» **The task**
Everything from the line containing "The OpenSCAD and" through the line containing "return made" must be quoted exactly; everything else is left out.

» **Source material**

------------------------

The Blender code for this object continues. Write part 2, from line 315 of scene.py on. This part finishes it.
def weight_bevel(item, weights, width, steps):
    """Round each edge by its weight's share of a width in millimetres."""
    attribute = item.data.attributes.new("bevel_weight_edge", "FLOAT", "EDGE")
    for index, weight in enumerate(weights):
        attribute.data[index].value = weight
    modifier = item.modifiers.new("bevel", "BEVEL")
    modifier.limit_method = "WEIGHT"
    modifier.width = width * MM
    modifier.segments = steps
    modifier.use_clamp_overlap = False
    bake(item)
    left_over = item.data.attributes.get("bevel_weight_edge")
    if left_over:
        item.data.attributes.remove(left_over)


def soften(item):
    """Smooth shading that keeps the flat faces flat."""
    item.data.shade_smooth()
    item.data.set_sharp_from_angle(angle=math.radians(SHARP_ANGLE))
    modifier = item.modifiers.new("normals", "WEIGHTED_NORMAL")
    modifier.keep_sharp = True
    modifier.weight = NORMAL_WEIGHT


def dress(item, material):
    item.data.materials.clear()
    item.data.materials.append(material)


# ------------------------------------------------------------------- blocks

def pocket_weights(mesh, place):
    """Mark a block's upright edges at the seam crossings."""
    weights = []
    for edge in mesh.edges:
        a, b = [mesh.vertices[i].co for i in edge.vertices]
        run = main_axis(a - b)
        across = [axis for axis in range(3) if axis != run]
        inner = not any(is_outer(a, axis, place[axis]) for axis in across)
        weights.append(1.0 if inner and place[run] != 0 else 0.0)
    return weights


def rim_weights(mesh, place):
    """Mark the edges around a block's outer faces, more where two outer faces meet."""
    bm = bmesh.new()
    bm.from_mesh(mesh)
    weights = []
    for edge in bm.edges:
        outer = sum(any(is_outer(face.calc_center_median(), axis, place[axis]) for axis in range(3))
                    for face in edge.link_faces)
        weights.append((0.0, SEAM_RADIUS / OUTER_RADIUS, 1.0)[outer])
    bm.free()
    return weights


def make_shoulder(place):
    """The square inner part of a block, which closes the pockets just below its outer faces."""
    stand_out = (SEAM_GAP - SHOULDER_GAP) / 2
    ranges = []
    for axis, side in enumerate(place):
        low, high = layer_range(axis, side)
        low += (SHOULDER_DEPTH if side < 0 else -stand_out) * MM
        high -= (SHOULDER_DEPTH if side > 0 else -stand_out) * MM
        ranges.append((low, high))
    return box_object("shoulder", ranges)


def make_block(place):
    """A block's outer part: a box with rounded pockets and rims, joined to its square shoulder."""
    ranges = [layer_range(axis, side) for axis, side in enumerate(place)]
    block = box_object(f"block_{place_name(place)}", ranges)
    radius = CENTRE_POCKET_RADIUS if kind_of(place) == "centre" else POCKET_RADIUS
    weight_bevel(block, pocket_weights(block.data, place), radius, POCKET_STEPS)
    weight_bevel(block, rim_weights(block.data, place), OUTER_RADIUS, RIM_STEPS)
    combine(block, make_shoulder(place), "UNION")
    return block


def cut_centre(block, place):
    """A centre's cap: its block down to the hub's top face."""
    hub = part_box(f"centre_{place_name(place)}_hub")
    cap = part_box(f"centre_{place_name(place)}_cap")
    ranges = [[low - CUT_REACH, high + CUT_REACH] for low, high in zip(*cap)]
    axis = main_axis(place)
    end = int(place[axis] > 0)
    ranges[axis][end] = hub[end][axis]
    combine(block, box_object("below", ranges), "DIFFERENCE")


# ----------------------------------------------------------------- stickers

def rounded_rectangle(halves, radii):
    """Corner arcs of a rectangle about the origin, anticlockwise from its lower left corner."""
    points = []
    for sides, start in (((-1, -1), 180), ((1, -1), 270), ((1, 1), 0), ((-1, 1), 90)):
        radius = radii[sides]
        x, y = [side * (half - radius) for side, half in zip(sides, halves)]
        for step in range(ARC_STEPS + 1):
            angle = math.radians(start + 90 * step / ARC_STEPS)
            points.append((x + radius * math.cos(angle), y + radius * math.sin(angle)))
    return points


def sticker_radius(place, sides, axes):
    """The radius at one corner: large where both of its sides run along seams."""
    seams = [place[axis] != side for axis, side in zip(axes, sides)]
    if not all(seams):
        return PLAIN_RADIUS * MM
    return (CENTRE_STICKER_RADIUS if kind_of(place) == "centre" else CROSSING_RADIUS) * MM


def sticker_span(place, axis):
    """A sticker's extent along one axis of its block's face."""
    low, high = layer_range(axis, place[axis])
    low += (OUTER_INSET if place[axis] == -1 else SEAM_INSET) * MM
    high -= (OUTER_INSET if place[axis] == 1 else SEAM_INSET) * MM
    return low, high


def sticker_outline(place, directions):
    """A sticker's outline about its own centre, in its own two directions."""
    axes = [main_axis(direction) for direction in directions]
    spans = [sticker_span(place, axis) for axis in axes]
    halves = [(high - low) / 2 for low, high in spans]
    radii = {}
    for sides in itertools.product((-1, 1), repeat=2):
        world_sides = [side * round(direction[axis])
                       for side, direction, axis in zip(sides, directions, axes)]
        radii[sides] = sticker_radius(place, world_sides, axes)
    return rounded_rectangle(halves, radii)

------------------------

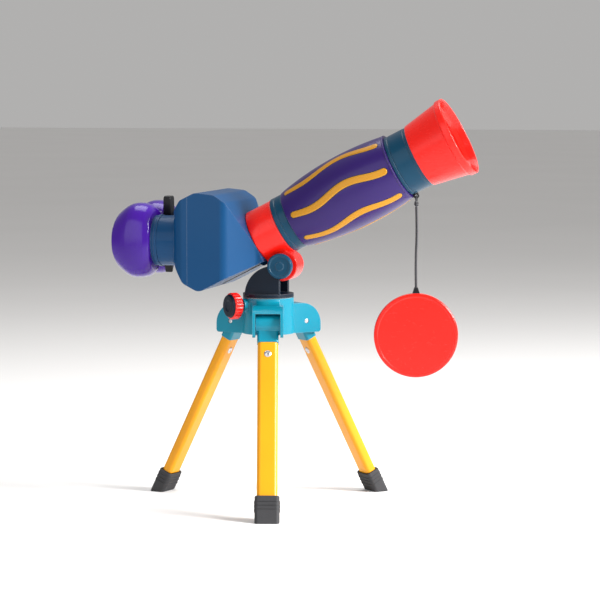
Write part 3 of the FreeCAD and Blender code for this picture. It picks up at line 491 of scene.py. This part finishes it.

------------------------

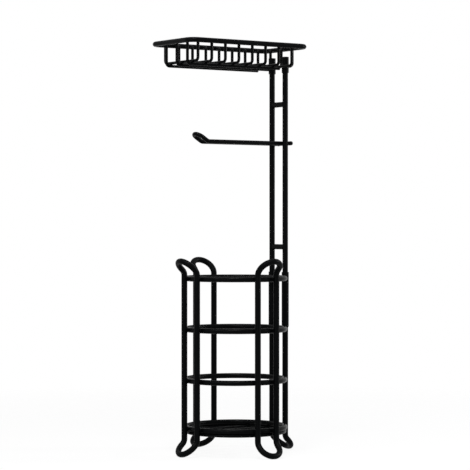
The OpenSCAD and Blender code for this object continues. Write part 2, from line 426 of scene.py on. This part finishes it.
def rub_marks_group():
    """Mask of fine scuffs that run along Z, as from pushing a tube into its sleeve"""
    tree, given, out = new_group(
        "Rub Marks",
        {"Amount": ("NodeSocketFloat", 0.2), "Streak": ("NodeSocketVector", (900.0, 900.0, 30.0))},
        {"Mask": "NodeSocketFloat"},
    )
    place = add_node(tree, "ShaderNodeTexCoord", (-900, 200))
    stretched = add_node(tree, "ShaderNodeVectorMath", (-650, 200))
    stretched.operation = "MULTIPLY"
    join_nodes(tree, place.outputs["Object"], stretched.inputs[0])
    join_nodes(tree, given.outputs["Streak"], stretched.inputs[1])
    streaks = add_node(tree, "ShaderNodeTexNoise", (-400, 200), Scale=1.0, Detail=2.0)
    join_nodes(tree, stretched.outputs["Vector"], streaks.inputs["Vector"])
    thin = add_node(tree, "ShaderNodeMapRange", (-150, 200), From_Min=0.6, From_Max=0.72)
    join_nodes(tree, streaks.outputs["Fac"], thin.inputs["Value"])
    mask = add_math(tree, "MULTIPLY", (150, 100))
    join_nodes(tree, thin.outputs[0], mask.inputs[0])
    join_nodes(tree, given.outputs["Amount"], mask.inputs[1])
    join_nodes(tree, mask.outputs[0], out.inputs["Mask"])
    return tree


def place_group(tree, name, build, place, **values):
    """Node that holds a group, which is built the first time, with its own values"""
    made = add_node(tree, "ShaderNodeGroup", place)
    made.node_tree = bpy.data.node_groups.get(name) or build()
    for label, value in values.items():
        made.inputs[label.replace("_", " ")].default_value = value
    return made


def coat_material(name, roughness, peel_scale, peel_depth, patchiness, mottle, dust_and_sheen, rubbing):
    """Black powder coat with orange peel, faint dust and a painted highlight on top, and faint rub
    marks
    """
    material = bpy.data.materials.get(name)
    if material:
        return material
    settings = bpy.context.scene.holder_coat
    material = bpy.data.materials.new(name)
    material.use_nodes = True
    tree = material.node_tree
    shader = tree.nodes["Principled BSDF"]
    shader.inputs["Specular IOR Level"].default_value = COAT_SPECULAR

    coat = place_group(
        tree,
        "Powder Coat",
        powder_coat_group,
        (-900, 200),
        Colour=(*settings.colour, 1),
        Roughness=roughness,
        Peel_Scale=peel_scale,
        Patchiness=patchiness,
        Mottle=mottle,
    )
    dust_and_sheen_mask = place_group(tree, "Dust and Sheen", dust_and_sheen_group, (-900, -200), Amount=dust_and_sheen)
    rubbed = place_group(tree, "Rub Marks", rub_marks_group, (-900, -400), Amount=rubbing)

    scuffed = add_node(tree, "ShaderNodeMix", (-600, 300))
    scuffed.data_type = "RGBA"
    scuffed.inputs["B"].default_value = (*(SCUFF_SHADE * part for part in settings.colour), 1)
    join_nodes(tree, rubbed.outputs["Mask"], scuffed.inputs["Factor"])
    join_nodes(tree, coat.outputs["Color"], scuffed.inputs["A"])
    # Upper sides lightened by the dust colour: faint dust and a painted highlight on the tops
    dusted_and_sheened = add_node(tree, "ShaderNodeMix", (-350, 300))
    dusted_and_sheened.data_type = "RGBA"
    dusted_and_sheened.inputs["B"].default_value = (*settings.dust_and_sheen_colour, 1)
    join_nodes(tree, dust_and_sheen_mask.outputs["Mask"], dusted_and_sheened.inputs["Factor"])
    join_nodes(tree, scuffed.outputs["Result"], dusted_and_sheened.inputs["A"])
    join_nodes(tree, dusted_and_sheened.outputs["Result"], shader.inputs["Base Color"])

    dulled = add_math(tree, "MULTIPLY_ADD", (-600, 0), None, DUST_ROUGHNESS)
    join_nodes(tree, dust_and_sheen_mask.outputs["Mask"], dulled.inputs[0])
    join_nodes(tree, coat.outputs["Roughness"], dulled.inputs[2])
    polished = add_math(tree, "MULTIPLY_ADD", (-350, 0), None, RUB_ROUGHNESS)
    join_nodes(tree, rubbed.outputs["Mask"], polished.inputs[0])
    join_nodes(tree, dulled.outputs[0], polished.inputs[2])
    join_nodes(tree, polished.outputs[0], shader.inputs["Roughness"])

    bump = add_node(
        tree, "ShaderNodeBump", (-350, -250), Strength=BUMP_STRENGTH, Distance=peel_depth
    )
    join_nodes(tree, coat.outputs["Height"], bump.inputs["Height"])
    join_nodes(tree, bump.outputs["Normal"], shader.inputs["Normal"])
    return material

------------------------

» **Problem solution**
The OpenSCAD and Blender code for this object continues. Write part 2, from line 426 of scene.py on. This part finishes it.
def rub_marks_group():
    """Mask of fine scuffs that run along Z, as from pushing a tube into its sleeve"""
    tree, given, out = new_group(
        "Rub Marks",
        {"Amount": ("NodeSocketFloat", 0.2), "Streak": ("NodeSocketVector", (900.0, 900.0, 30.0))},
        {"Mask": "NodeSocketFloat"},
    )
    place = add_node(tree, "ShaderNodeTexCoord", (-900, 200))
    stretched = add_node(tree, "ShaderNodeVectorMath", (-650, 200))
    stretched.operation = "MULTIPLY"
    join_nodes(tree, place.outputs["Object"], stretched.inputs[0])
    join_nodes(tree, given.outputs["Streak"], stretched.inputs[1])
    streaks = add_node(tree, "ShaderNodeTexNoise", (-400, 200), Scale=1.0, Detail=2.0)
    join_nodes(tree, stretched.outputs["Vector"], streaks.inputs["Vector"])
    thin = add_node(tree, "ShaderNodeMapRange", (-150, 200), From_Min=0.6, From_Max=0.72)
    join_nodes(tree, streaks.outputs["Fac"], thin.inputs["Value"])
    mask = add_math(tree, "MULTIPLY", (150, 100))
    join_nodes(tree, thin.outputs[0], mask.inputs[0])
    join_nodes(tree, given.outputs["Amount"], mask.inputs[1])
    join_nodes(tree, mask.outputs[0], out.inputs["Mask"])
    return tree


def place_group(tree, name, build, place, **values):
    """Node that holds a group, which is built the first time, with its own values"""
    made = add_node(tree, "ShaderNodeGroup", place)
    made.node_tree = bpy.data.node_groups.get(name) or build()
    for label, value in values.items():
        made.inputs[label.replace("_", " ")].default_value = value
    return made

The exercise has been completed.